Nous utilisons notre propre matériel, drague, compresseur, bateau et assurons l'intendance.
Sur site, nous récupérons d'abord le filet contenant les reliques avant de continuer à aspirer pour vider complètement le cockpit.
Les sédiments sont soigneusement tamisés.
Nous trouvons un quart et un demi dollar.

Lorque nous dégageons un demi maxillaire, dont deux des dents sont plombées, le docteur Harrington s'écrie :

" it's a big success ! "

En effet, cette pièce est capitale pour l'identification à l'aide des fiches anthropométriques.
Un parachute de levage de 1000 litres nous permet de déplacer le moteur et de récupérer sa plaque d'identification, précieux indice supplémentaire.
Le nom du pilote ne sera révélé qu'aprés deux contres expertises afin de ne laisser aucune place au doute ou à l'erreur.
la famille du disparu sera alors informée.
13 juillet 1994, en homage au pilote inconnu, le général Delhome, commandant supérieur des FANC, préside une cérémonie sobre et émouvante à la base aéronaval de Tontouta en présence des autorités militaires, de la mission Américaine et des membres de notre association.

Aprés une prière et la sonnerie au mort, le cercueil du premier Lieutenant HOWARD W HULBERT, recouvert du drapeau des Etats-Unis s'est envolé pour Hawaï.
Alors que nous regardons partir vers sa terre natale la dépouille de ce valeureux soldat Americain, nous avons une pensée pour un autre pilote, Français celui-là disparu, aux commandes d'un P38, au dessus de la méditérannée il y a cinquante ans, presque jour pour jour Antoine De Saint-Exupéry.
EPILOGUE

Le premier lieutenant HOWARD W HULBERT, né 11 juillet 1920, décolle de la base de Tontouta le 28 novembre 1942 afin d'effectuer une mission
d'entraînement de bombardement en piqué à bord d' un chasseur P39 AIRACOBRA (CAVU GP - 39 K - 1 BE airplane SN 42 - 4371 ) à proximité de l' épave du vapeur Saint Antoine, échoué en 1928, sur le récif de Tétembia.

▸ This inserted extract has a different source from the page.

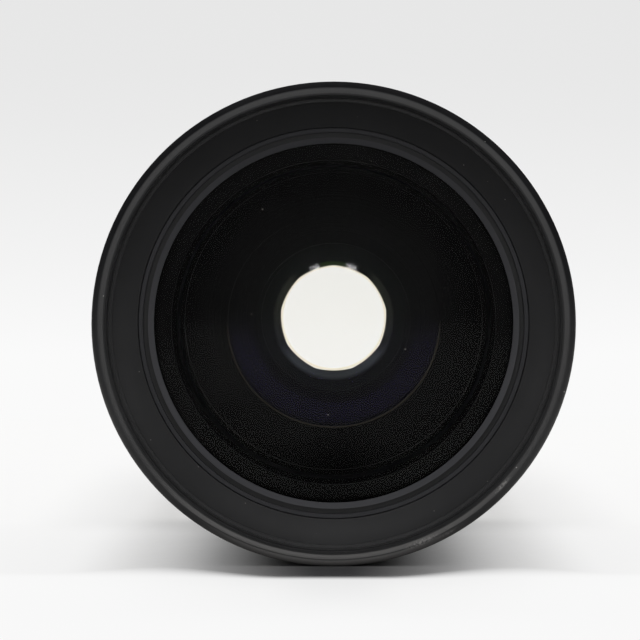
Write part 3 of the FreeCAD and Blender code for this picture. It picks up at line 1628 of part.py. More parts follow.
bayonet_mount()
mount_screws()
mount_seal()
contact_block()
rear_baffle()
rear_barrel()
switch_panel()
mode_switch()
hold_button()
guide_barrel()
guide_screws()
main_board()
rear_group()
cam_barrel()
zoom_key()
zoom_sleeve()
grips()
focus_sleeve()
front_tube()
filter_ring()
front_bezel()
front_cell()
front_retainer()
front_glass()
variator_cell()
variator_glass()
carrier_frame()
carrier_plate()
iris_base()
iris_cover()
iris_blades()
iris_ring()
iris_pinion()
iris_motor()
relay_glass()
guide_rods()
focus_cell()
focus_glass()
focus_motors()

doc.recompute()
for item in doc.Objects:
    if "Invalid" in item.State or "Error" in item.State:
        raise RuntimeError(f"{item.Name} failed to build")
for node in nodes:
    if node.Shape.isNull() or not node.Shape.isValid():
        raise RuntimeError(f"{node.Label} has no sound solid")

os.makedirs("parts", exist_ok=True)
for node in nodes:
    node.Shape.exportStep(f"parts/{node.Label}.step")
print(f"{len(nodes)} nodes, front plane at {front_at.value:.2f} mm, blade at rest {REST_BLADE_ANGLE:.3f}, "
      f"full {FULL_BLADE_ANGLE:.3f} degrees")
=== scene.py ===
import json
import math

import bmesh
import bpy
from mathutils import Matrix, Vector


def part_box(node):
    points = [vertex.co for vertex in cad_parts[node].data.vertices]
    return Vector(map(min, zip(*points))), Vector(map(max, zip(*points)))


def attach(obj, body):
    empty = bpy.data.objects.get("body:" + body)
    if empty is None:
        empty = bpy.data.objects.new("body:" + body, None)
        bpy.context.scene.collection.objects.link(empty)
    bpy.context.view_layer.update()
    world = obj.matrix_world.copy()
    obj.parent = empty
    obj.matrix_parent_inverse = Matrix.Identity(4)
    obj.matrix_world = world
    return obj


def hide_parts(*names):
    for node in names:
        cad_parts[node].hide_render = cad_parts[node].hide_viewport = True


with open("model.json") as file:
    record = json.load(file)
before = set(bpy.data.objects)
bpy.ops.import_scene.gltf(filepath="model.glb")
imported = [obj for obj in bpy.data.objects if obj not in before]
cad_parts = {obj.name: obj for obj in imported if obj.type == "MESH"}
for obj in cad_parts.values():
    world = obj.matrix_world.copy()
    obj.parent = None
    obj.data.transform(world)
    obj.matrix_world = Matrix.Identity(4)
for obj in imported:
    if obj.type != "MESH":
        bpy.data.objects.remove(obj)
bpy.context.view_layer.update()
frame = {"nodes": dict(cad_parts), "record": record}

MM = 0.001
NODES = frame["nodes"]
# How far the rim's front lies in front of the mount's seat, and the height of the floor under the rim
FRONT_AT = -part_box("filter_ring")[0].y
FLOOR_Z = -44.0 * MM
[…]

Alors qu'il amorce un piqué, il commence à descendre en vrille et touche l'eau approximativement à 400 miles à l'heure.
Les recherches entreprises à l'époque ne permettent pas de le retrouver.
Le 23 septembre 1948, il est officiellement décidé que les restes du premier lieutenant HULBERT sont introuvables.

William, le frère cadet, âgé aujourd'hui de 72 ans, qui fût lui même pilote de bombardier pendant la guerre du pacifique, avec 40 missions de combat, dont la base aéronavale de Truk et l'île d'Iwo Jama, fit parvenir une lettre chargée d'émotion et de reconnaissance aux plongeurs de l'association fortune de mer calédonnienne, ainsi que de nombreux documents et photographies.

Les funérailles organisées par le gouvernement des Etats-Unis au cimetière d'Arlington furent grandioses.
Cercueil tiré par six chevaux, orchestre de cinquante musiciens, 21 salves tirées par les cadets et le survol d'une patrouille de quatre F16.

79 000 soldats Américains sont encore actuellement portés disparu sur tous les théâtres d'opération de la planète depuis la fin du second conflit mondial.
De 1990 à 1995 seules 51 victimes ont été retrouvées.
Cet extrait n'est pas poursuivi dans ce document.